DURESS
2 Ebrill 2015
Diversity of Upland Rivers for Ecosystem Service Sustainability
Duress is a £3 million
National Environment Research Council funded project which has been assessing
the role of Biodiversity as central to the sustainable delivery of upland river
ecosystem services under changing land-use and climate. Led by researchers at
the Sustainable Places Research Institute, Cardiff University, this project has
brought together more than 30 researchers from a range of disciplines and
institutions and is supported by 7 actively involved stakeholders who represent
the water industry, the leisure industry, policy makers, land owners and land
managers.
The UK's water infrastructure is valued at over £200 billion and worth over £10
billion per year meaning that Britain's 389,000 km of river ecosystems are
among our most important natural assets. They provide water and other major
ecosystem services such as regulating floods and water quality, supporting
adjacent ecosystems with energy and nutrients, and large cultural value for
charismatic organisms, recreation, and education.

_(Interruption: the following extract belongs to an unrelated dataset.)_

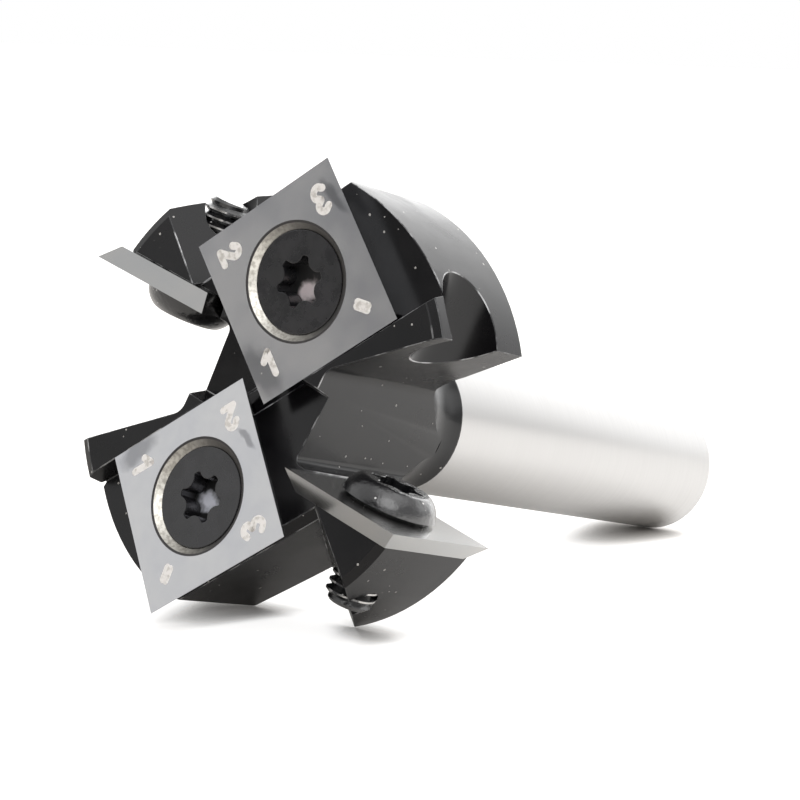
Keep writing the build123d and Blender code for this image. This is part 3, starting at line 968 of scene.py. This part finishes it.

The DURESS project has been investigating how organisms and ecosystem functions
maintain river ecosystem services. This is crucial knowledge because they are
affected by pollution, catchment land use and climate change. The cost
implications of these effects are large, for example for recreational
fisheries, water treatment and high-value river biodiversity. By contrast,
there is large potential to manage rivers and their catchments positively to
increase the ecosystem service value of rivers by enhancing beneficial in-river
organisms.
The DURESS project intends to help those communities who live, work and depend
on the UK's uplands who are most effected by the changing climate, evolving
resource demands and economic uncertainty. The project which began in May 2012
is now coming to an end and the team are in the process of distributing
their findings about what the future could look like. From an
analysis of drivers of change, and a review of historic changes in the uplands
since World War 2, DURESS researchers have considered four possible scenarios
to 2050:
Agricultural Intensification
- Maximising food and fibre production becomes crucial to meet the challenges
of food security and increasing global demand.
Managed Ecosystems - Ecosystem integrity is pro-actively enhanced to safeguard water, carbon and nature through either public funding of agri-environment schemes or because the market value of these services increases.
Business as Usual - Publically funded agri-environment continues to deliver social benefits and ecosystem services.
Abandonment - Land becomes abandoned as a result of market or regulatory failure of the other three scenarios, leading to rapid decline in production and unmanaged development of quasi-natural habitats.